Julian then performed on the big organ and his work, a Mendelssohn piece, had all the characteristics that are part and parcel of a late eighteenth-century work. There was more tonal and dynamic variety and although the piece did not fully exploit the full range of an organ, yet it was evident that we were moving closer to our time. Two Fugues for four hands (and four feet …) followed, one in C Minor and the other one in D Major. The musical understanding between the two performers came to the fore here – a Fugue is a treacherous work at any time, and a Fugue for two performers does not make things easier, one would rightly guess. Well-coordinated, well-articulated, with scrupulous attention to detail, these two works also showed Mendelssohn as a great organ master apart from him being known as a symphonist and composer in every other conceivable genre. The C Minor Fugue came across as sedate in temperament, grandiose and majestic, carefully constructed and making regular use of pedal points. The D Major Fugue was more flowing and light-hearted in texture and mood. As the exposition developed into the episodic section of the piece the counterpoint became more complex and dense, with both the pitch and register rising to create a cumulative effect that contributes to the increasing emotional intensity of the piece.
Samuel Wesley’s Duet for Organ is structured in the style of a concerto, with a lively first movement followed by a quiet second one and ending with a flourish on a Fugue. The Allegro started rather quietly, developing into a more robust and busy piece as the movement developed, after which there was a reprise of the initial melody against a richer harmonic basis. There was plenty of fast finger work that was extremely clear, sharply defined and well-articulated. Towards the end of this movement, the dynamic range increased considerably with the ripieno giving that glorious sound one associates with a full organ. The second movement is an Andante, a piece of contemplation and meditation which is in stark contrast to the two outer sections. It made use of the quieter registers, most notably the flutes. The exchange between the two players was charming and playful, never exuberant or extravagant. There was an attempt at creating a chorale-style section towards the end of this second movement but these hints then dissolved into a more light-hearted encounter between the performers. The final movement, a Fuga, started assertively using the reed registers, and rose chromatically as the dynamic range broadens and intensifies. This was a most complex contrapuntal work where the voices moved in and out of different registers and pitches. The work ended on the militaristic sounds of the organ, with full assertion and command on the final chord after a trumpet-like declamation on the middle C. A very fine interpretation, indeed!
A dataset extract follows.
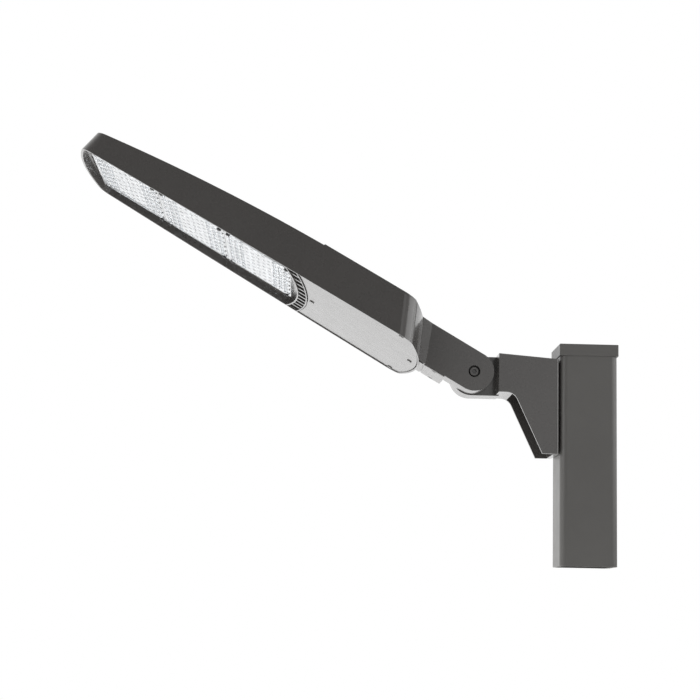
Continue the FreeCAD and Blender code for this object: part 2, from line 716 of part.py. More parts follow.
def arm_bolts():
    bolts = []
    for y, v in arm_bolt_spots():
        head = hexagon(ARM_BOLT_AF, (-ARM_PAD_U, y, v), (-1, 0, 0), ARM_BOLT_HEAD_H)
        shank = rod(ARM_BOLT_D, (-ARM_PAD_U, y, v), (1, 0, 0), ARM_BOLT_L)
        bolts.append(on_head(head.fuse(shank).removeSplitter()))
    return bolts


# Door and its seal

def driver_door():
    plate = shell_block(DOOR_INSET).common(slab(0, HEAD_REACH, DOOR_FACE_V, DOOR_V))
    plate = plate.cut(bow(DOOR_EDGE_U, BAND_R))
    sunk = DOOR_SCREW_HEAD_H - DOOR_SCREW_PROUD
    for u, y in door_screw_spots():
        start = (-u, y, DOOR_FACE_V)
        plate = plate.cut(rod(DOOR_SCREW_D + DOOR_SCREW_FIT, start, (0, 0, 1), DOOR_T))
        plate = plate.cut(rod(DOOR_SCREW_HEAD_D + DOOR_SCREW_FIT, start, (0, 0, 1), sunk))
    return on_head(plate)


def door_gasket():
    band = shell_block(DOOR_INSET + DOOR_GASKET_INSET).common(slab(0, HEAD_REACH, DOOR_V, ROOM_V))
    band = band.cut(bow(DOOR_EDGE_U - DOOR_GASKET_INSET, BAND_R))
    return on_head(band.cut(driver_room(0)))


def door_screws():
    face = DOOR_FACE_V - DOOR_SCREW_PROUD
    neck = face + DOOR_SCREW_HEAD_H / 2
    r = DOOR_SCREW_HEAD_D
    half = DOOR_SLOT_W / 2
    screws = []
    for u, y in door_screw_spots():
        head = rod(DOOR_SCREW_HEAD_D, (-u, y, face), (0, 0, 1), DOOR_SCREW_HEAD_H)
        head = head.cut(ubox(u - r, u + r, y - half, y + half, face, face + DOOR_SLOT_W))
        shank = rod(DOOR_SCREW_D, (-u, y, neck), (0, 0, 1), DOOR_FACE_V + DOOR_SCREW_L - neck)
        screws.append(on_head(head.fuse(shank).removeSplitter()))
    return screws


# Optical modules

def corner_pads(grow):
    # Square corners that carry the screws of one module, about the module's middle
    l, w = LENS_L / 2, LENS_W / 2
    u = l - MODULE_SCREW_INSET_U - LENS_PAD - grow
    y = w - MODULE_SCREW_INSET_Y - LENS_PAD - grow
    pads = []
    for u0, u1 in ((-l, -u), (u, l)):
        for y0, y1 in ((-w, -y), (y, w)):
            pads.append(ubox(u0, u1, y0, y1, LENS_V, FLOOR_V))
    return Part.makeCompound(pads)


def led_board(u):
    edge = LENS_SKIRT + BOARD_FIT
    l, w = LENS_L / 2 - edge, LENS_W / 2 - edge
    board = ubox(-l, l, -w, w, FLOOR_V - BOARD_T, FLOOR_V).cut(corner_pads(BOARD_FIT))
    board.translate(V(-u, 0, 0))
    return on_head(board)


def lens_plate(u):
    l, w, s = LENS_L / 2, LENS_W / 2, LENS_SKIRT
    plate = rounded_block(ubox(-l, l, -w, w, LENS_V, FLOOR_V), LENS_CORNER_R)
    pocket = ubox(s - l, l - s, s - w, w - s, LENS_V + LENS_WEB, FLOOR_V)
    plate = plate.cut(pocket.cut(corner_pads(0)))
    for du, y in screw_offsets():
        plate = plate.cut(rod(MODULE_SCREW_D + SCREW_FIT, (-du, y, LENS_V), (0, 0, 1), LENS_H))
    plate.translate(V(-u, 0, 0))
    return on_head(plate)


def module_screws():
    h = MODULE_SCREW_HEAD_H
    screws = []
    for u, y in module_screw_spots():
        head = rod(MODULE_SCREW_HEAD_D, (-u, y, LENS_V - h), (0, 0, 1), h)
        shank = rod(MODULE_SCREW_D, (-u, y, LENS_V), (0, 0, 1), LENS_H + MODULE_SCREW_BITE)
        screws.append(on_head(head.fuse(shank).removeSplitter()))
    return screws


# Pieces on the compartment's ceiling

def ceiling_block(u, length, y, width, height):
    return ubox(u, u + length, y - width / 2, y + width / 2, COMPARTMENT_TOP_V - height, COMPARTMENT_TOP_V)


def led_driver():
    case = ceiling_block(ARM_PAD_U + DRIVER_GAP, DRIVER_L, DRIVER_Y, DRIVER_W, DRIVER_H)
    long_edges = [e for e in case.Edges if abs(e.Vertexes[0].X - e.Vertexes[-1].X) > DRIVER_L / 2]
    return on_head(case.makeFillet(DRIVER_EDGE_R, long_edges))


def surge_protector():
    case = ceiling_block(ARM_PAD_U + SURGE_GAP, SURGE_L, SURGE_Y, SURGE_W, SURGE_H)
    return on_head(rounded_block(case, SURGE_EDGE_R))


def terminal_block():
    u = ARM_PAD_U + SURGE_GAP + SURGE_L + TERMINAL_GAP
    y0 = SURGE_Y + (SURGE_W - TERMINAL_W) / 2 + TERMINAL_GAP / 2
    case = ceiling_block(u, TERMINAL_L, y0, TERMINAL_W, TERMINAL_H)
    step = TERMINAL_W / TERMINAL_POLES
    face = COMPARTMENT_TOP_V - TERMINAL_H
    back = face + TERMINAL_WELL_DEPTH
    half = TERMINAL_WELL / 2
    for i in range(TERMINAL_POLES):
        y = y0 + (i + 0.5) * step - TERMINAL_W / 2
        for side in (-0.5, 0.5):
            mid = u + TERMINAL_L / 2 + side * TERMINAL_WELL_PITCH
            case = case.cut(ubox(mid - half, mid + half, y - half, y + half, face, back))
    return on_head(case)


def main():
    os.makedirs("parts", exist_ok=True)
    outer = shell_block(0)
    inner = shell_block(WALL)
    save("pole_section", pole_section())
    save("pole_cap", pole_cap())
    save("bracket_gasket", bracket_gasket())
    save("pole_bracket", pole_bracket())
    save("bracket_bolts", *bracket_bolts())
    save("bracket_washers", *bracket_washers())
    save("bracket_nut_plate", bracket_nut_plate())
    save("friction_disc", friction_disc())
    save("pivot_bolt", pivot_bolt())
    save("pivot_washer", pivot_washer())
    save("pivot_nut", pivot_nut())
    save("knuckle_arm", knuckle_arm(outer))
    save("arm_cover", arm_cover())
    save("arm_cover_screws", *arm_cover_screws())
    save("arm_bolts", *arm_bolts())
    save("housing", housing(outer, inner))
    save("driver_door", driver_door())
    save("door_gasket", door_gasket())
    save("door_screws", *door_screws())
    for i, u in enumerate(module_us()):
        save("led_board_%d" % (i + 1), led_board(u))
        save("lens_plate_%d" % (i + 1), lens_plate(u))
    save("module_screws", *module_screws())
    save("led_driver", led_driver())
    save("surge_protector", surge_protector())
    save("terminal_block", terminal_block())


main()
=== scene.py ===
import json
import math

import bmesh
import bpy
from mathutils import Matrix, Vector


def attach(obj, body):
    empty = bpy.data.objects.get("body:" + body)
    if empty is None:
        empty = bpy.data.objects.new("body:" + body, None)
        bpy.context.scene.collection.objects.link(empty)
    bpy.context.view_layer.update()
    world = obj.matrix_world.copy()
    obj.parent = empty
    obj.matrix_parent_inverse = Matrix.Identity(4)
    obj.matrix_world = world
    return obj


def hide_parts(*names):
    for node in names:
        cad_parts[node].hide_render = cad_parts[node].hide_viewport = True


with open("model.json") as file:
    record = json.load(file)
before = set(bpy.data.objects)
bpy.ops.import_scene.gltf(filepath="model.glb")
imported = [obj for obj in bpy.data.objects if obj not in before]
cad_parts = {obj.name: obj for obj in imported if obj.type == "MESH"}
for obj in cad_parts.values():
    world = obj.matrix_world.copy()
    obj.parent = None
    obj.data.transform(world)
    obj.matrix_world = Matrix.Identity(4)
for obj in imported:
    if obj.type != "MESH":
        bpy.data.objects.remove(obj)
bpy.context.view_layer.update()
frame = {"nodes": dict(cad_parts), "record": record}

# Camera fitted to the pole, its cap and the lines across the head
IMAGE_PX = 700
FOCAL_PX = 1763.25
SENSOR_MM = 36.0
CLIP_START = 0.05
CAMERA_PLACE = (-0.51179, -3.12665, -0.09669)
YAW = math.radians(1.6323)
PITCH = math.radians(8.6378)
ROLL = math.radians(1.1576)

# Floor, and the room that lights the object: a bright cove behind it, dim in front of it
FLOOR_Z = -1.30
FLOOR_HALF = 6.0
COVE_DIRECTION = (-0.72, 0.69, 0.0)
COVE_FADE = (-0.05, 0.69)
ROOM_TO_COVE_GLOW = (0.25, 1.1)
BACKGROUND_GLOW = 1.0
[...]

William Byrd needs no introduction. Arguably, he is the greatest ever English composer, making his mark not only for his choral polyphonic works but for his magnificent output for the organ. The Fantasias for Harpsichord stand as a testimony to Byrd’s greatness as a composer. The form, Fantasia, was just being adapted for keyboard in Byrd’s youth, from lute and consort music, but with him it became the supreme showpiece of the keyboardist’s art. Opening fugal passages give way to increasingly lively homophonic, dance-like sections, and these finally yield to idiomatic displays of virtuosity that were lacking in earlier models. They often end with joyful canons in triple time that tap into deep roots leading back to the earliest known piece of English secular music, the thirteenth-century Sumer is icumen in.
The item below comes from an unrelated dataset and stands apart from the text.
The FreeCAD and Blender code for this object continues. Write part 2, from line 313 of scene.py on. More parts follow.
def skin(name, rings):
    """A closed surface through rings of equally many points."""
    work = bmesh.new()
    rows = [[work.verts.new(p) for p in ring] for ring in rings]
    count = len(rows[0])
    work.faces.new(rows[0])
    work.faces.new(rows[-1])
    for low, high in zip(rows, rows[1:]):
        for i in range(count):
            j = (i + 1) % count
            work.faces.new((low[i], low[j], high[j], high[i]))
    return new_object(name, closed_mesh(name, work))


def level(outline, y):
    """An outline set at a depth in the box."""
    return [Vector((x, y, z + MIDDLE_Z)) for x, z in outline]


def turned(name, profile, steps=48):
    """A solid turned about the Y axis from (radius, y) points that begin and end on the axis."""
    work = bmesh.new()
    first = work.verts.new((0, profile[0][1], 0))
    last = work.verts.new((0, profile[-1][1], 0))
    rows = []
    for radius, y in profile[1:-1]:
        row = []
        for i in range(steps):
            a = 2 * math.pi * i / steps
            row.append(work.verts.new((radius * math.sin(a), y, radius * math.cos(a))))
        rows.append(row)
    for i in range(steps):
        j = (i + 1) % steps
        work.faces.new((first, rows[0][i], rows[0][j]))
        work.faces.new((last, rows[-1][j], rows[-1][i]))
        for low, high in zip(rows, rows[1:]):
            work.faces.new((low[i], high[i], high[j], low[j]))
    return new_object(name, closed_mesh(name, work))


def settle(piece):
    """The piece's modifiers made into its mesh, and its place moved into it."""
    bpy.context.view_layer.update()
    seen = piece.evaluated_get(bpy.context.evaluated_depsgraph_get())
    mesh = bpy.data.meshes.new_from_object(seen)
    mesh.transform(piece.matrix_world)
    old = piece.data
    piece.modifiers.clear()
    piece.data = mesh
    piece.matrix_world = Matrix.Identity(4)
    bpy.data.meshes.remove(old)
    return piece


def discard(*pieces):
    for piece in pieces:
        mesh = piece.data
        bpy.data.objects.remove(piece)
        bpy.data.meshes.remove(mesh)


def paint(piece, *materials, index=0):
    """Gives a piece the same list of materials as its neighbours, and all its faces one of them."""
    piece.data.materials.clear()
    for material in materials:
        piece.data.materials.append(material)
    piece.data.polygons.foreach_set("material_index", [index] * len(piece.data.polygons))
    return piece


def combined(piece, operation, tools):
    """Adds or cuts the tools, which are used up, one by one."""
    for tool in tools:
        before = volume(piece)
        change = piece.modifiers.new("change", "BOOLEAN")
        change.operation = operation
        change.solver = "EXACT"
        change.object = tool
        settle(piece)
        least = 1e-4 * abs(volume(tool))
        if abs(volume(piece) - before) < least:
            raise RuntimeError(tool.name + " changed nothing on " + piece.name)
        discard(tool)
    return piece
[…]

The Hexachord Fantasias, of which the evening’s Ut Re Mi Fa Sol La forms part, are a special category. Here, the six-note scale of medieval music theory is used as a cantus firmus, running up and down in long notes throughout the piece. The five-voice opening was of unparallelled contrapuntal density, the zig-zags fitted together like an intricate clockwork in every conceivable configuration, a procedure found in Frescobaldi’s Fantasias, which the Ferrarese showed to “the most prominent musicians” in Brussels in 1607. These would have included Byrd’s former pupil Peter Philips, one of many English Catholics who fled to the Spanish Netherlands. The theme then appeared in long notes, sometimes in two strands at once, against counterpoints that seemed a throwback to an earlier generation. For that reason, most authorities consider this a youthful effort, but there is mastery here that goes far beyond Byrd’s early cantus firmus exercises in the style of Tallis and Blitheman. The notation in quarter-note beats, the division into clearly separated variations, and the unique late source all point to this being the last of the Fantasias. In this work, Ben and Julian further consolidated their excellent reading of a score that is a test piece for any well-established performer!
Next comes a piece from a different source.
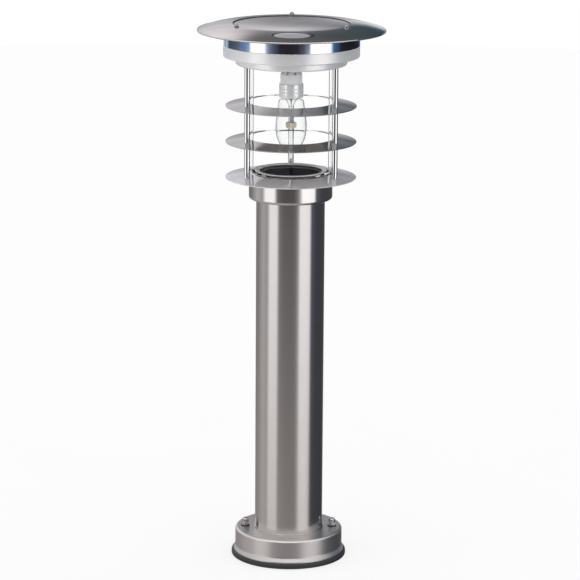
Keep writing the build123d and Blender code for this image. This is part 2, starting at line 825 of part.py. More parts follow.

Following Byrd’s work came Carleton’s A Piece for Two to Play, musically and technically an unremarkable work that serves as a respite in between bigger pieces. The concert came to a close with none other than an arrangement of Stravinsky’s The Firebird, of which the ‘Berceuse’ and the ‘Finale’ were performed. From the ballet, Stravinsky extracted three concert Suites. The first one used original orchestration and ended with Katschei’s ‘Infernal Dance’. A second one, in 1919, created in Switzerland for conductor Ernest Ansermet for standard-size orchestra has the ‘Infernal Dance’ midway, followed by ‘Lullaby’ and the original finale. In 1946, Stravinsky fashioned a third Suite with additional materials from the ballet, to renew his copyright, but it never caught on. The 1919 Suite begins with the Firebird’s capture. ‘Khorovod’ follows, a round-dance by the princesses, then Katschei’s arrival and wild dance. Firebird’s seduction of him in ‘Berceuse’ sets up the sonorous, pageant-like final tableau. This was performed with all the pomp and circumstance that attends to such a work, grand and grandiose, with a full organ at the end that captured the magnificent final tableau of the ballet.
A well-merited resounding applause greeted the performers at the end. We look forward to hearing the Oxbridge Organ Duo again!